The rapid expansion of social media platforms on mobile devices, as well as faster internet connectivity and more sophisticated technology, has triggered a huge shift in the way many people get their news.
Advertising agency Zenith Optimedia, owned by France's Publicis, predicts global advertising expenditure on social media will account for 20 percent of all internet advertising in 2019, hitting $50 billion and coming in just one percent smaller than newspaper ads.

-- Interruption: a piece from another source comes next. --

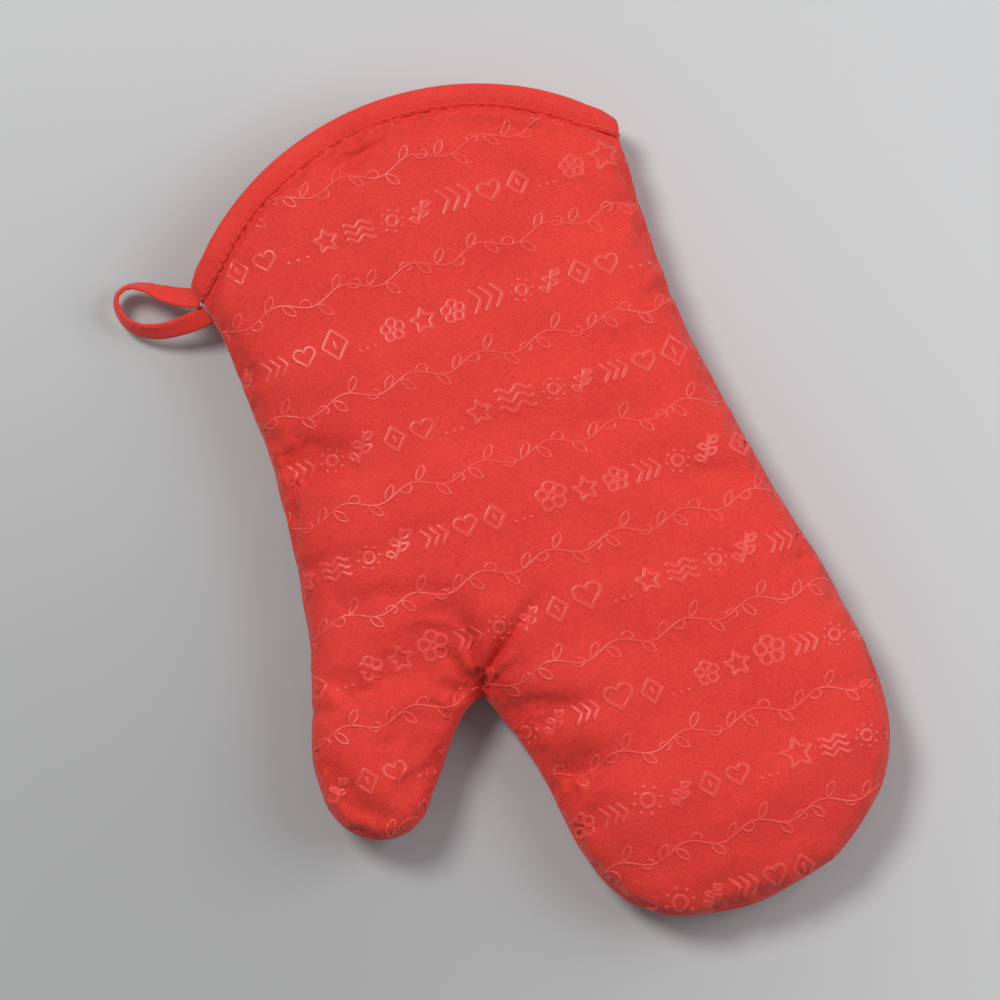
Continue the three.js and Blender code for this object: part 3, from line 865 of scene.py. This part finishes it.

It expects social media to overtake newspapers comfortably by 2020.
"Social media and online video are driving continued growth in global ad spend, despite political threats to the economy," Jonathan Barnard, head of forecasting at Zenith, said.
The media industry has been convulsed by the rapid shift in advertising trends in recent years, with firms moving their ad budgets from traditional sources such as newspapers to websites found on computers and mobile phones.
Marketers are increasingly directing their spending to social media sites where ads blend into users' newsfeeds on platforms such as Facebook and Snapchat proving more effective than interruptive banner formats.
Zenith's report forecasts that global advertising expenditure will grow 4.4 percent in 2017, the same rate as in 2016, which it said would be a strong performance given those big events like the Olympic Games, Britain's EU referendum and the U.S. presidential election boosted advertising this year.
Online video advertising is also rapidly growing and set to total $35.4 billion across the world by 2019, fractionally ahead of the amount spent on radio advertising but still far less than television.
Global spending on advertising has been stable since 2010 the report showed, although growth has declined in the Middle East and North Africa. It was expected to continue to grow strongly in China and much of Asia.